25 P.S. § 3261 (emphasis added). In addition, Section 1703, in pertinent part, directs:
(a)(1) Any petition to open a ballot box or to recanvass the votes on a voting machine or an electronic voting system pursuant to sections 1701 or 1702 shall be filed no later than five (5) days after the completion of the computational canvassing of all returns of the county by the county board. If any error or fraud is found the court shall grant the interested parties an additional five (5) days to file petitions requesting additional ballot boxes to be opened or voting machines or electronic voting systems to be recanvassed.
25 P.S. § 3263(a)(1). Further, Section 1703 provides that if upon presentation of a petition to open a ballot box, the court discovers error, "the court shall correct, compute and certify to the county board the votes justly, regardless of any fraudulent or erroneous entries made by the election officers thereof, and the county board shall correct accordingly any entries previously made in the returns of the county being prepared by it, or which have been prepared and not yet certified." 25 P.S. § 3263(a)(2).
[6] The petition asks the board to count certain ballots which had been set aside and not counted. This plainly cannot be considered an appeal to common pleas from an "order or decision of any county board," and, in any event, was filed more than two days after the setting aside and failure to count the 111 ballots, and prior to the certification of the results. A recount/recanvass addressed to common pleas must be verified by three qualified electors and accompanied by a cash deposit or bond, neither of which requirements was met here. Similarly, a contest addressed to common pleas must be on the petition of twenty registered electors and verified by five of them.

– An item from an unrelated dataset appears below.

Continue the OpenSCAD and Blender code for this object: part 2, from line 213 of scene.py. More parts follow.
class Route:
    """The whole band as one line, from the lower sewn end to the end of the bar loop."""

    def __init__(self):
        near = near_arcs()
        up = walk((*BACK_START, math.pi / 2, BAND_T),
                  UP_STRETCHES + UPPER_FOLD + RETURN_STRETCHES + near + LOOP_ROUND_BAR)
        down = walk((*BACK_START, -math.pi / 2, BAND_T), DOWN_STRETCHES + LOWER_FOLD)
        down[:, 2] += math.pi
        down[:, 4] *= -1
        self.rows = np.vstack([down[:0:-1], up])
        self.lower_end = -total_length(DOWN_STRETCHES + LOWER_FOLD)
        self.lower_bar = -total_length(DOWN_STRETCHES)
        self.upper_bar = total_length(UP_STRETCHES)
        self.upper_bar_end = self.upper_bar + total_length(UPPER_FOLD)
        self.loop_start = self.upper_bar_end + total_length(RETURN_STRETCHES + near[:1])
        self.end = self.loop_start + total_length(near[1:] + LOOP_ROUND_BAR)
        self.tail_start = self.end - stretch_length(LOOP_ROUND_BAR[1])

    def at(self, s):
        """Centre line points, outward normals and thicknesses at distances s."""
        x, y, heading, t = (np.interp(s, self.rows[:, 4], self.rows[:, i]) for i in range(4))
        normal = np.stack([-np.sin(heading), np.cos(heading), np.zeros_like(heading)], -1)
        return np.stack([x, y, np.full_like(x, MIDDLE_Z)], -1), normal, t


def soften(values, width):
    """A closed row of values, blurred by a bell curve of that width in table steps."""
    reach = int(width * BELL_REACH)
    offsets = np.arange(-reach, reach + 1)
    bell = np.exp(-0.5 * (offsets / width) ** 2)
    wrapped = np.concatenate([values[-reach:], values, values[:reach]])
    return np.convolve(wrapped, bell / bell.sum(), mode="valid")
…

[7] Inasmuch as the failure to strictly follow the procedural requirements under the Election Code renders Rinaldi's petition fatally flawed so as to deprive common pleas of jurisdiction, we do not need to decide whether an objection on this ground was preserved. We note nevertheless that, while the objection was asserted before common pleas by counsel for the Republican Party (a nonparty) rather than Ferrett, given the expedited proceedings attending the resolution of election disputes, we would consider the objection sufficiently preserved.